The Systematic Trader
A course that teaches you how to use the proprietary trading platform, TradersGPS to identify the RIGHT stock to buy at the RIGHT time.
While the system is by no means a crystal ball with 100% accuracy (in fact the accuracy is only approx. 60%), I have used it consistently to find winners in short-term trading opportunities. There are however “duds” such as PLTR which is a red-hot favorite among retail investors/traders where the system indicated an exit, resulting in a loss of approx. 16%.

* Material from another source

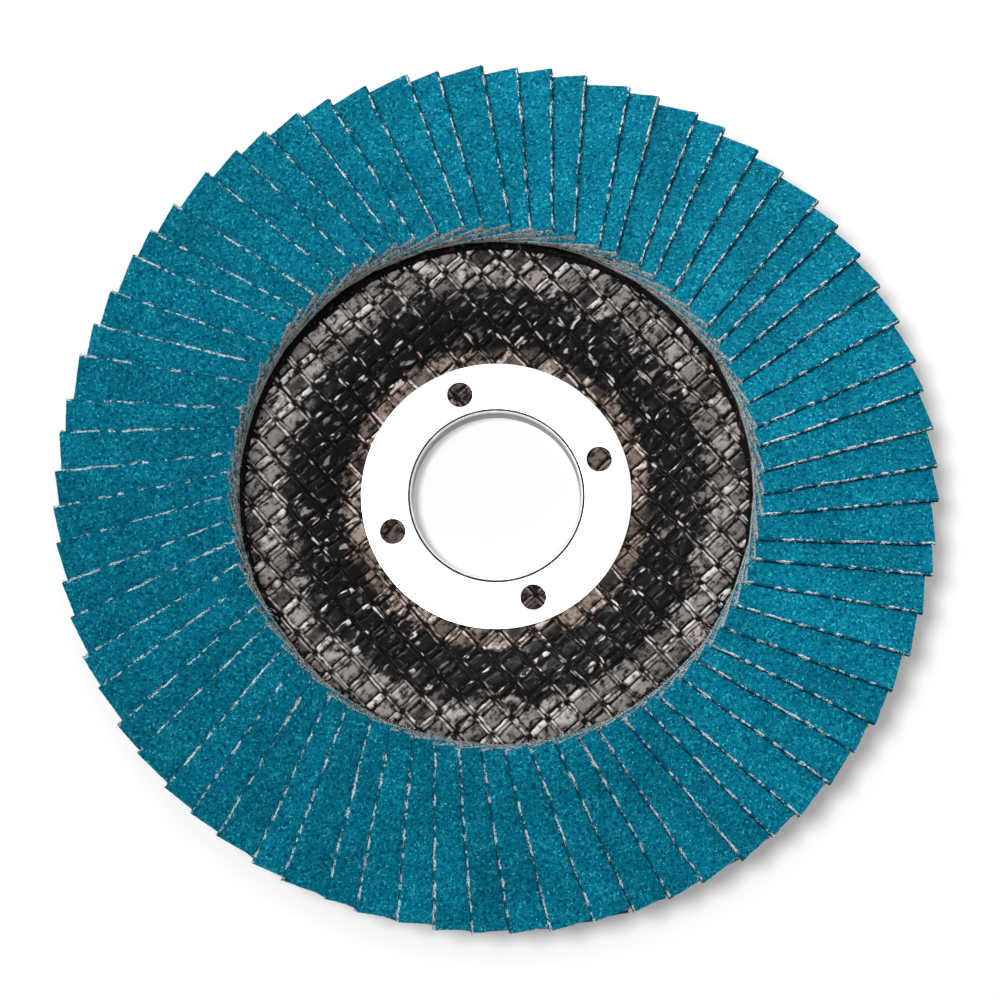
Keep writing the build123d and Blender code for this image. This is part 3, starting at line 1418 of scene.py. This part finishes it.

It could have been a lot worst. Like I mention, the system is nowhere close to a magical crystal ball but it sets the context in place for one to trade without emotions in place. The goal is to cut your losses short FAST and let your winners ride
For those who are interested to find out more about Collin’s online sharing session on 2 March 2021, you can click on the link below.
Conclusion
Starbucks is one of the stocks in my forever portfolio which I intend to hold for the long term. While Starbucks is already a well-known brand globally, its growth potential remains robust over the next decade and beyond.
COVID-19 has demonstrated this branded coffee chain’s resilience when it comes to raising its product prices to counter against the decline in foot traffic (and that inflationary effect is going to be permanent when foot traffic returns post-COVID-19).
It has also shown the company’s receptiveness to adapt to changes with new initiatives made such as bolstering its mobile order penetration and higher engagement with clients through its rewards program.
There might be a short-term trading opportunity in Starbucks stock as well, with momentum traders eyeing a convincing penetration of its all-time high level to pounce into the counter, potentially driving its share price higher over the coming months.
Some might view drinking “high-priced” coffee sold by Starbucks as virtually “pissing” your wealth away, a topic that I have covered in this article: Is drinking latte really costing you $1m and the chance to retire well?
Nonetheless, we should not deprive ourselves of life simple pleasures, might it be just a Latte a day. While it might not help in keeping our retirement woes away, it is certainly not the major cause of one’s retirement worries.
Whether you hold a short or long-term view when it comes to the ownership of Starbucks, it is one blue-chip US stock that you need to keep an eye out for in 2021.